-- Aim --
Below is a listing; restate from it, character for character, the lines beginning at the line holding "box = item.Shape.BoundBox" and ending at the line holding "obj.data = obj.data.copy()", both included.

--- START OF Rows ---

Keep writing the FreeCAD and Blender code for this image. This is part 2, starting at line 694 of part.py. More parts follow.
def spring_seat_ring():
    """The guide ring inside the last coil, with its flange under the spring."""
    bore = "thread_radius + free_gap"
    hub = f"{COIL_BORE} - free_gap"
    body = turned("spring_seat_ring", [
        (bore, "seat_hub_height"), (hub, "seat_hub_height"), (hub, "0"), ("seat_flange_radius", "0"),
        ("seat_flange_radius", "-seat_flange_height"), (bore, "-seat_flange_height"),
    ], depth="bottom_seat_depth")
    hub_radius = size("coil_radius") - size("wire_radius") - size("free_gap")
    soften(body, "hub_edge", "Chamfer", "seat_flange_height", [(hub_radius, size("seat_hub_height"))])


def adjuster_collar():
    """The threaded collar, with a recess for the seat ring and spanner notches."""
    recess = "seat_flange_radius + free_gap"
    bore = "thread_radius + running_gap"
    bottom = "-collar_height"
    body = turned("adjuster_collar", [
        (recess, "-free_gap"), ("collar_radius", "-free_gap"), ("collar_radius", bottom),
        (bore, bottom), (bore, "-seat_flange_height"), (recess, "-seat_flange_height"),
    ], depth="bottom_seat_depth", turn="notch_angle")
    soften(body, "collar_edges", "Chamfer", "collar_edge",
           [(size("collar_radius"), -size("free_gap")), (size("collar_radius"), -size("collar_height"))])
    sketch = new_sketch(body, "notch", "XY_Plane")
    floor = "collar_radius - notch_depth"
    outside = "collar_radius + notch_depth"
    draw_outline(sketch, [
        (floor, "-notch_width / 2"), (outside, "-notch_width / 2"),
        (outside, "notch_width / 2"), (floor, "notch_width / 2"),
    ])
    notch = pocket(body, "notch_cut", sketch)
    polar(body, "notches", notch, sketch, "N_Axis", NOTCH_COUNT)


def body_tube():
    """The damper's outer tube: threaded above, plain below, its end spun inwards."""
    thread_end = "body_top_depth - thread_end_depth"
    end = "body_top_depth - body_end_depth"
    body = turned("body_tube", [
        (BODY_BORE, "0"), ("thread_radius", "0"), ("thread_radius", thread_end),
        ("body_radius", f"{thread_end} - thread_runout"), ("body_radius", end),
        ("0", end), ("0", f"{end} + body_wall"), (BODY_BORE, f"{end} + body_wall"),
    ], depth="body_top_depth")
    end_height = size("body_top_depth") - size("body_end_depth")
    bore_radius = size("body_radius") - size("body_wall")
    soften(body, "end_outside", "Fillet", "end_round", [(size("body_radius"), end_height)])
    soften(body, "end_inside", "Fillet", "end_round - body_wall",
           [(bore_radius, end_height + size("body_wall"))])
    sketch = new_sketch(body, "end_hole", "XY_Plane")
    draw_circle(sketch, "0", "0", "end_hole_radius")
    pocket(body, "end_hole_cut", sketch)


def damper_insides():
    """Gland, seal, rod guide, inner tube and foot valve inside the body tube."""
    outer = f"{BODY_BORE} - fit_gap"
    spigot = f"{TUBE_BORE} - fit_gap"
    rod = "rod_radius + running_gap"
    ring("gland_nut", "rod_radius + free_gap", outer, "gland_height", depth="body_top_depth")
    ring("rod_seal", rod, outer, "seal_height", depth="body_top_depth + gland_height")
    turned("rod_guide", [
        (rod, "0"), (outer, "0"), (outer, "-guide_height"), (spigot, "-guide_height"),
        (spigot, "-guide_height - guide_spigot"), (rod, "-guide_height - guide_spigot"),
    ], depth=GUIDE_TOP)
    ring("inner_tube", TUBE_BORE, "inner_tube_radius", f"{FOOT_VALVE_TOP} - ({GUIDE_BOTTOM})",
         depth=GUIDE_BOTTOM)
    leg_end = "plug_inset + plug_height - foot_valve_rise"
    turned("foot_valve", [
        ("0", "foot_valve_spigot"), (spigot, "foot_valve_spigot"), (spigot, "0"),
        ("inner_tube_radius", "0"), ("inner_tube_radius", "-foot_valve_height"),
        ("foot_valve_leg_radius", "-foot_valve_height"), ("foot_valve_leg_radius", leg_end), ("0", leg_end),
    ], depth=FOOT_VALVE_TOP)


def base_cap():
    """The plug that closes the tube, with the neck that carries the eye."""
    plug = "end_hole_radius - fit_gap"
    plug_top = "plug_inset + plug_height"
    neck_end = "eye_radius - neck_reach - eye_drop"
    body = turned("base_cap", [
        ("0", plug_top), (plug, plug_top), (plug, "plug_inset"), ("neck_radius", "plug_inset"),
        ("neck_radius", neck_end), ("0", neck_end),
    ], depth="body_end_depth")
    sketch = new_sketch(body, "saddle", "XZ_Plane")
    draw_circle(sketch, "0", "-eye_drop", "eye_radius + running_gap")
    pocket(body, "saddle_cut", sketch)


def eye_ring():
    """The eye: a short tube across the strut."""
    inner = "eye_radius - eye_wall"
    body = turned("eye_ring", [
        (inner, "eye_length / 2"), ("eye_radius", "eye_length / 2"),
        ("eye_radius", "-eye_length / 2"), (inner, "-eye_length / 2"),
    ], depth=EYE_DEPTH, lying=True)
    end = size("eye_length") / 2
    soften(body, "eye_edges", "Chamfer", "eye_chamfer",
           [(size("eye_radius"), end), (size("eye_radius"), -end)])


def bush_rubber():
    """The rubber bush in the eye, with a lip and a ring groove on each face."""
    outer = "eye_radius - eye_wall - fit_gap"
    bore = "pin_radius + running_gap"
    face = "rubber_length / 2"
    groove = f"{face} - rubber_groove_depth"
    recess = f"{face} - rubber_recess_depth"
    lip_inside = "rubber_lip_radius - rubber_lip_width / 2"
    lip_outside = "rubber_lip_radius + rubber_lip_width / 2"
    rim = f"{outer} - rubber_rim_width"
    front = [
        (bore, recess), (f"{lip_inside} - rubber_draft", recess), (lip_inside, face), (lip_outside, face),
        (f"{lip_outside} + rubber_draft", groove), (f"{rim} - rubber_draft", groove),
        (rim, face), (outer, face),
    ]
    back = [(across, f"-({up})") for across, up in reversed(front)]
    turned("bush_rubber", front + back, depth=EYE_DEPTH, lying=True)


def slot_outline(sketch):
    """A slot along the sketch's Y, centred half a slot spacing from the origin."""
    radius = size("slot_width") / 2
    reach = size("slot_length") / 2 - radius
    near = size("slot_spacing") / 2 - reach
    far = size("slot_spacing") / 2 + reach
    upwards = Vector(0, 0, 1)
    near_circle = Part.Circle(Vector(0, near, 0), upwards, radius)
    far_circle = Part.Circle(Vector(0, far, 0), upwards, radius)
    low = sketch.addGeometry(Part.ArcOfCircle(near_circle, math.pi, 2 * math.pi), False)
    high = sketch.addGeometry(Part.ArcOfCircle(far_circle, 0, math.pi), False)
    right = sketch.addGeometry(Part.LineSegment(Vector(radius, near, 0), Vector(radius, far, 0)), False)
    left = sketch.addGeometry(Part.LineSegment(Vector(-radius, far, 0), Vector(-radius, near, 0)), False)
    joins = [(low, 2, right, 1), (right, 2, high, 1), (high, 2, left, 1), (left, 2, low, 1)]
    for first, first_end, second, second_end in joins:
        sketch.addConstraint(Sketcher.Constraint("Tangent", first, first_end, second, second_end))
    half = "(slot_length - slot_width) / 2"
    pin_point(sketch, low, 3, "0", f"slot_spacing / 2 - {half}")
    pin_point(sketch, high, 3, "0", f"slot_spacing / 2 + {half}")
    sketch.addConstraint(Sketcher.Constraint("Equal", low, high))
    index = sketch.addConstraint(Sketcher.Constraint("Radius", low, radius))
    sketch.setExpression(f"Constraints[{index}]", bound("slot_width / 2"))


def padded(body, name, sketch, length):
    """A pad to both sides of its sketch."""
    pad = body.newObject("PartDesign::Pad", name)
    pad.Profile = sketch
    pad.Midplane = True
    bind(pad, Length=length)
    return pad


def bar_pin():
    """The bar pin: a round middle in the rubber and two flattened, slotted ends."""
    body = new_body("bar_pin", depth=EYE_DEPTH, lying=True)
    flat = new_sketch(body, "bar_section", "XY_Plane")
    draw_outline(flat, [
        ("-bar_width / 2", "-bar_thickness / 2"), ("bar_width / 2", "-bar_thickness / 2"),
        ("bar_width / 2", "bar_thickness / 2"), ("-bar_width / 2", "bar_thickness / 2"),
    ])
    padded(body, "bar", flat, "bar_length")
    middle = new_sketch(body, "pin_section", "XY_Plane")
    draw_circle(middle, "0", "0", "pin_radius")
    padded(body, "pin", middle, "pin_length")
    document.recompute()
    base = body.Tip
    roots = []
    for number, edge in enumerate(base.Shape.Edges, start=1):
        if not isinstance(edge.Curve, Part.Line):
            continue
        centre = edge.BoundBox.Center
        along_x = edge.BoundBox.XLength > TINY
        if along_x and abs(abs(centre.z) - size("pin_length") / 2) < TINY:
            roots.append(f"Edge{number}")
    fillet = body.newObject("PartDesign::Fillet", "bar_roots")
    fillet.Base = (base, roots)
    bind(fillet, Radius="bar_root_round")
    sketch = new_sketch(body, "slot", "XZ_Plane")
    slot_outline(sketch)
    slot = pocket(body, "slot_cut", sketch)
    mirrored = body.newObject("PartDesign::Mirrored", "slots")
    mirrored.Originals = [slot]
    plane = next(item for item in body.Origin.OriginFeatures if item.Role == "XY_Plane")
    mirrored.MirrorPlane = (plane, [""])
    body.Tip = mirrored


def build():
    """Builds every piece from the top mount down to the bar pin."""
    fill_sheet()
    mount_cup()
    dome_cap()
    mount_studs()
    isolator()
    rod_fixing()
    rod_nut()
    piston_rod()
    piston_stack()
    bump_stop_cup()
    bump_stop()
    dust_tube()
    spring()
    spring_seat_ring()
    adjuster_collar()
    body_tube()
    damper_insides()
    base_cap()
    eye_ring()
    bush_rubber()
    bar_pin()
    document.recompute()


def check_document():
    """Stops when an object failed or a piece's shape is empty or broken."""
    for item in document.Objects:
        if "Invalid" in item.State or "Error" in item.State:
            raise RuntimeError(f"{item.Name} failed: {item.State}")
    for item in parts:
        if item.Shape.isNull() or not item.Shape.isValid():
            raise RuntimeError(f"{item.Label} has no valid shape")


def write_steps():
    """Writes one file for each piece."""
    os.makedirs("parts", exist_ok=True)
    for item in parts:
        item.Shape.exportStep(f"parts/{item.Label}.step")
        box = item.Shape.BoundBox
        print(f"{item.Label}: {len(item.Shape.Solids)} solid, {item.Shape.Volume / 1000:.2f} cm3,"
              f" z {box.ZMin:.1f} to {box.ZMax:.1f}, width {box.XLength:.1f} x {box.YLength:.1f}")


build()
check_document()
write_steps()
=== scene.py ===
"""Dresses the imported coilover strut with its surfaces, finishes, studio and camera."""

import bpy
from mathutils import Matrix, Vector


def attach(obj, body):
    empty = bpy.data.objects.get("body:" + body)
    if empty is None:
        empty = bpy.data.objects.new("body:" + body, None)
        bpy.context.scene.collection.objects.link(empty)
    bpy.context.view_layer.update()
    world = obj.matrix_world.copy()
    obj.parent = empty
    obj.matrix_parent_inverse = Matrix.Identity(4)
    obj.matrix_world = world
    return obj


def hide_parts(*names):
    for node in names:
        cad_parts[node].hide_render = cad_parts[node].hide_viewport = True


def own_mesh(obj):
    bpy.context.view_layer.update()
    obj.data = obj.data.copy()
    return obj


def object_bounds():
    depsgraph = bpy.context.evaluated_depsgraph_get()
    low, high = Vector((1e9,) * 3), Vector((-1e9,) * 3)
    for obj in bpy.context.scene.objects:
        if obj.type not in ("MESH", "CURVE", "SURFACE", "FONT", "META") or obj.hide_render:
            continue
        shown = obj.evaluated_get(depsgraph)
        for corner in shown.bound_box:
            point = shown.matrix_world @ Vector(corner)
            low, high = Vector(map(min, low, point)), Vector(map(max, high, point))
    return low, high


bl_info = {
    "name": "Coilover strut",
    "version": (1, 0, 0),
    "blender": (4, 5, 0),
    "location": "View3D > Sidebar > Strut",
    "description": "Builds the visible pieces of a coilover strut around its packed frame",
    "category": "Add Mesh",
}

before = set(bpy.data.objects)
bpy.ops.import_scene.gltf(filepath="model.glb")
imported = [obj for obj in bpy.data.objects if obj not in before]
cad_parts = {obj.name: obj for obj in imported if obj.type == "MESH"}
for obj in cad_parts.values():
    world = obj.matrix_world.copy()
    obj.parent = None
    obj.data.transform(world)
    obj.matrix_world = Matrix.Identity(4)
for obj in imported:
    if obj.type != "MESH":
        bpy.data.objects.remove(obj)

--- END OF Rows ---
--- START OF Rows ---

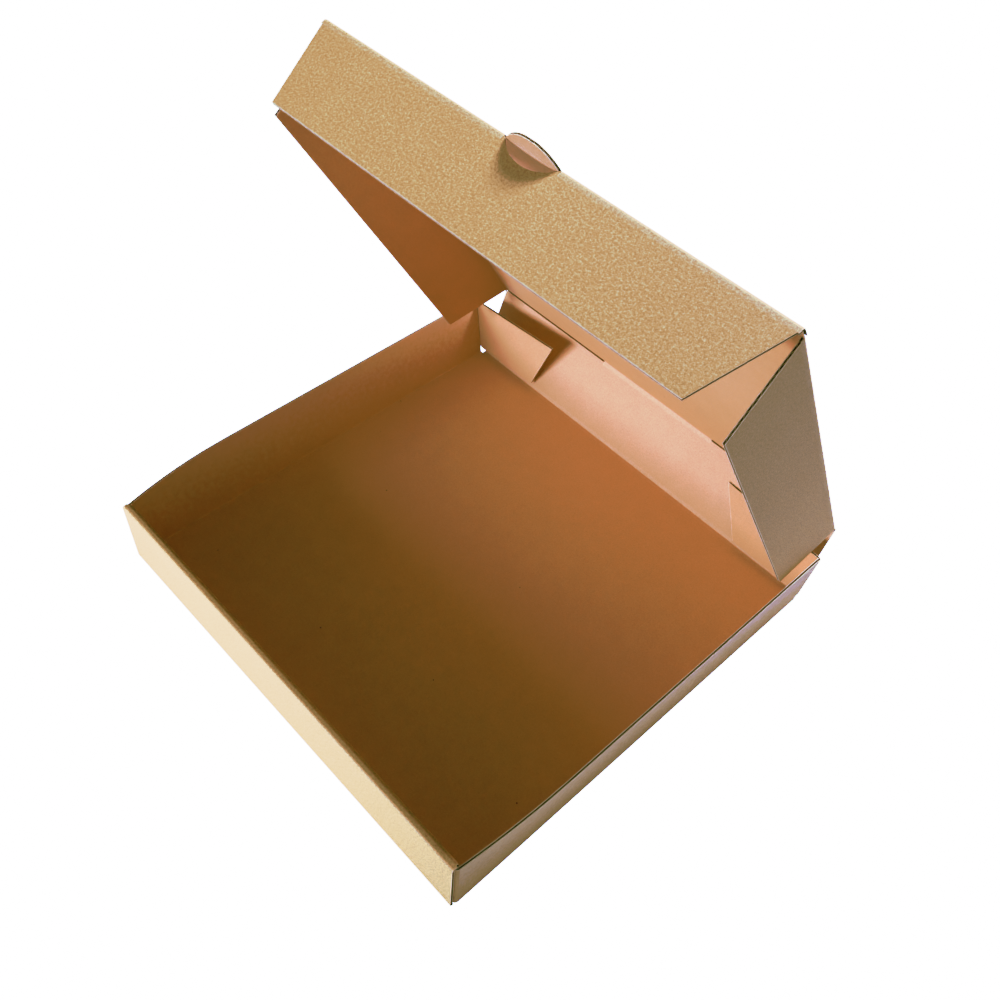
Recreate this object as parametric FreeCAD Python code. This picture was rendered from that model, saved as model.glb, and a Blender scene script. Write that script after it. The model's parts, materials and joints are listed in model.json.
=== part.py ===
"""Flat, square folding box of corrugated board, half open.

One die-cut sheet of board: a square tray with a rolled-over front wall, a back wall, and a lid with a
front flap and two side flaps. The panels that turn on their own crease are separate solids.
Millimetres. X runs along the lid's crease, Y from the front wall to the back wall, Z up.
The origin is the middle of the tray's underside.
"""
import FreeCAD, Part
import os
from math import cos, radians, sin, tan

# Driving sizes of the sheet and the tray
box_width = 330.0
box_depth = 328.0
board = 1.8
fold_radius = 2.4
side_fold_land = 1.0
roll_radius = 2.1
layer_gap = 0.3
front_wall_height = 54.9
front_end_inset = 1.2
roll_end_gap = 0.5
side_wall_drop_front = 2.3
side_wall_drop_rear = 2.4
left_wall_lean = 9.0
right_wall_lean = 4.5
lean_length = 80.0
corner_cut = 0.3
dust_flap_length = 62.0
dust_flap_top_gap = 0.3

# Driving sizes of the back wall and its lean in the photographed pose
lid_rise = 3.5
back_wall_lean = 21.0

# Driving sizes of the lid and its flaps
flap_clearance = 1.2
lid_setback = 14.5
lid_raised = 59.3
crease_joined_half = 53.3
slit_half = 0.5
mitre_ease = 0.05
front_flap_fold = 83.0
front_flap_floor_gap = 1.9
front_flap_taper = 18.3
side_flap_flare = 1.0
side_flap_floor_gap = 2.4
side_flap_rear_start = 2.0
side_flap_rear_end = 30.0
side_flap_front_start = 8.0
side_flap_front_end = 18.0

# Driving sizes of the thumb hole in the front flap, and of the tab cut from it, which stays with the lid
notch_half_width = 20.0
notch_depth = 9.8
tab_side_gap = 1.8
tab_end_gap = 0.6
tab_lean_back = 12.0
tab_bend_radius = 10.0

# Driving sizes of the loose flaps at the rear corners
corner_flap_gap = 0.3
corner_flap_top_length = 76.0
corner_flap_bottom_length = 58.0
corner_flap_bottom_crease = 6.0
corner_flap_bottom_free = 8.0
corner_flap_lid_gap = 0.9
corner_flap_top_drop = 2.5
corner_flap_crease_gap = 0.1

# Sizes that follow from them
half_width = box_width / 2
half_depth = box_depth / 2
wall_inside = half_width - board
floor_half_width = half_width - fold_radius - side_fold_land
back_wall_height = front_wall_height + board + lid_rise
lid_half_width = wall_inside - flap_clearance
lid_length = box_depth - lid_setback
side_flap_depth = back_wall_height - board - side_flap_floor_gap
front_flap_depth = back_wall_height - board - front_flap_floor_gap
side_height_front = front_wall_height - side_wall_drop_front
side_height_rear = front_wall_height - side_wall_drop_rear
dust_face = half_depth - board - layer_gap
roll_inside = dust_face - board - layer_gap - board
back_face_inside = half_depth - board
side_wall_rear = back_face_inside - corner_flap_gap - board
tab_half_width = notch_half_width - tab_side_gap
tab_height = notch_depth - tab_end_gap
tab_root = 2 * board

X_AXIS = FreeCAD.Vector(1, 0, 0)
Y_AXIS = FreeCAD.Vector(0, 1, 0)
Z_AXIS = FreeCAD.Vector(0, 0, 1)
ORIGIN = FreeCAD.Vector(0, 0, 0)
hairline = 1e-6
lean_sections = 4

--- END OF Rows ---

-- Written answer --
        box = item.Shape.BoundBox
        print(f"{item.Label}: {len(item.Shape.Solids)} solid, {item.Shape.Volume / 1000:.2f} cm3,"
              f" z {box.ZMin:.1f} to {box.ZMax:.1f}, width {box.XLength:.1f} x {box.YLength:.1f}")


build()
check_document()
write_steps()
=== scene.py ===
"""Dresses the imported coilover strut with its surfaces, finishes, studio and camera."""

import bpy
from mathutils import Matrix, Vector


def attach(obj, body):
    empty = bpy.data.objects.get("body:" + body)
    if empty is None:
        empty = bpy.data.objects.new("body:" + body, None)
        bpy.context.scene.collection.objects.link(empty)
    bpy.context.view_layer.update()
    world = obj.matrix_world.copy()
    obj.parent = empty
    obj.matrix_parent_inverse = Matrix.Identity(4)
    obj.matrix_world = world
    return obj


def hide_parts(*names):
    for node in names:
        cad_parts[node].hide_render = cad_parts[node].hide_viewport = True


def own_mesh(obj):
    bpy.context.view_layer.update()
    obj.data = obj.data.copy()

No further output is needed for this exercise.